O artista transformado em negociante foi mercantilizado, e alienado de seu próprio meio, portanto coisificado. Deixou de produzir arte, e passou a gerar mercadorias, gerando assim a sociedade platônica ideal, sem artistas, tecnicista, puramente racional.
A solução para esse paradoxo está na política. Embora vejamos uma tentativa maldosa de tentar dissociar arte e política. Sim, arte e política são assuntos de interesse social, sem arte não suportaríamos a instabilidade do campo de batalha que é a sociedade, que é instável e caótica; e sem política não viabilizaríamos a produção artística, que está cada vez mais sufocada em um cenário de decadência política.
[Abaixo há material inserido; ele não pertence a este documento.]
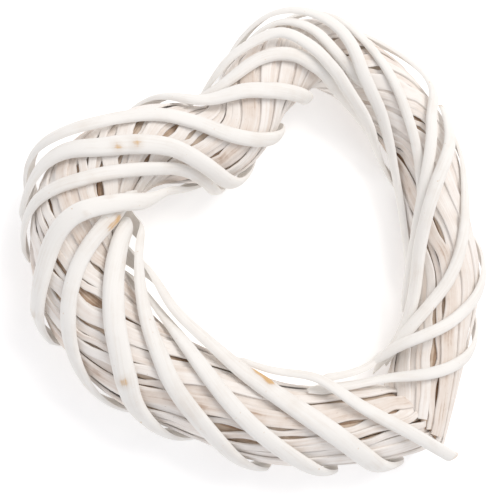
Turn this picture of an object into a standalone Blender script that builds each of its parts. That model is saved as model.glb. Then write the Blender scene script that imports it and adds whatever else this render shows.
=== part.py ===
"""A whitewashed wicker heart wreath, lying flat: a ring of flat willow splints bent to a
heart, with long split rods wound around it.  Metres, +Z up, the heart's tip towards -Y.
The origin is on the floor, below the middle of the heart's box.
"""

import bpy
import numpy as np

MM = 0.001

# The heart's middle line: how far it reaches to each side, and its whole length (mm).  It
# runs from the tip round the right lobe, the notch and the left lobe, in shares of these two.
HALF_WIDTH = 84.0
HEART_LENGTH = 157.0
HEART_LINE = (
    (0, -0.605), (0.355, -0.483), (0.65, -0.361), (0.85, -0.173), (1, 0.018), (0.96, 0.226),
    (0.739, 0.397), (0.364, 0.392), (0, 0.325), (-0.357, 0.415), (-0.738, 0.395),
    (-0.98, 0.229), (-1, 0.018), (-0.84, -0.171), (-0.628, -0.35), (-0.349, -0.48), (0, -0.605),
)
STATIONS = 528         # even places round the heart, at which its middle line is kept
TIP_BLEND = 20.0       # the bundle turns its mitre at the tip over this length each side
LEFT_SWELL = 0.055     # the left lobe is bound thicker by this share, the right one thinner

# The splint bundle: an outer layer, and an under layer that shows through its gaps (mm).
# Its splints twist against the rods: by these degrees at each quarter of the way round.
BUNDLE_RADIUS = 16.2
SPLINT_THICK = 1.2
LAYER_GAP = 1.2
OUTER_SPLINTS = 10
OUTER_SPLINT_WIDTH = 7.4
UNDER_SPLINTS = 6
UNDER_SPLINT_WIDTH = 10.0
BUNDLE_TWIST = (0, 120, 405, 680, 780)
TIP_GAP = 0.5
SPLINT_RINGS = 42

# The wound rods are split willow, flat side in.  Each is laid over what is there already.
ROD_SECTION = ((-0.5, 0), (0.5, 0), (0.36, 0.72), (0, 1), (-0.36, 0.72))  # widths, thicknesses
ROD_THICKNESS = 0.38   # as a share of a rod's width
ROD_STEP = 11.0        # mm between a rod's rings
CLEARANCE = 0.45       # mm kept between a rod and what it lies on
TAUTNESS = 0.15        # share of a hollow that a rod bridges at each settling
SETTLES = 10
STEEPEST_REST = 0.1    # largest slope sought between the heart's own plane and the floor
REST_FLAT = 1.2        # mm taken off the lowest rods, so that the heart lies still

OUTER_COLOUR = (0.72, 0.63, 0.55)
UNDER_COLOUR = (0.62, 0.50, 0.41)
ROD_COLOUR = (0.80, 0.77, 0.73)
ROUGHNESS = 0.7

# How finely the laying measures: degrees of clock angle, samples along a path, samples over
# a strip's skin, and rounds in the search for how the heart lies.
CLOCK_CELL = 4
OUTLINE_FINENESS = 8
PATH_SAMPLES = 600
SKIN_ACROSS = 7
SPLINT_SKIN_ALONG = 15
ROD_SKIN_ALONG = 9
REST_TRIES = 120
REST_ROUNDS = 70
REST_NARROWING = 0.85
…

Sem romantismo, precisamos que faça-se cumprir a proposta de acesso à cultura, disponibilizando mais espaços voltados para arte e cultura, acesso gratuito à museus, exposições, teatros, etc... Nunca esquecendo da valorização do profissional artístico.
Termino essa pequena reflexão com uma citação de Feuerbach
"nosso tempo, sem dúvida prefere a imagem à coisa, a cópia ao original, a representação à realidade, a aparência ao ser... o que é sagrado pra ele, não passa de ilusão... pois a verdade está no profano. Ou seja, a medida que decresce a verdade a ilusão aumenta, e o sagrado cresce a seus olhos de forma que o cúmulo da ilusão é também o cúmulo do sagrado."
Parafraseando Belchior, Espero que essas palavras, assim como faca, rasgue a carne de vocês.
As vezes chega dar raiva de ir em eventos e ver a galera não valorizando o trampo do artista. É sabido que vivemos uma crise social, financeira, de identidade que as vezes extrapola a compreensão das coisas. Ter jornadas duplas, e até tripla desestimula qualquer um que queria viver do seu próprio trabalho. As reflexões devem ser discutidas e pensadas para melhorar a qualidade de vida do artista, de quem consome a arte. Seu texto é mais que necessário para que possamos refletir sobre, o como tratamos nossos artistas.
É de deixar sem palavras esse texto. É triste ver essa desvalorização, a jornada dupla, tripla, a falta de reconhecimento a altura dos esforços. O artista brasileiro não é um super star, ele não produz da casa de veraneio onde vai pra buscar inspiração, a inspiração vem no dia a dia e precisa esperar o expediente encerrar pra iniciar o outro turno, o da arte... que não é meramente um hobby, é toda uma vida de dedicação, estudos, e muito, mas muito trabalho.
Ah, essa arte que não nos paga. Ou será que falta valor e sobram os preços… consumimos arte ou artesanato? A arte existe sem o artista, mas e o artista sem a arte? Sei de nada, mas os pensamentos me rasgaram aqui.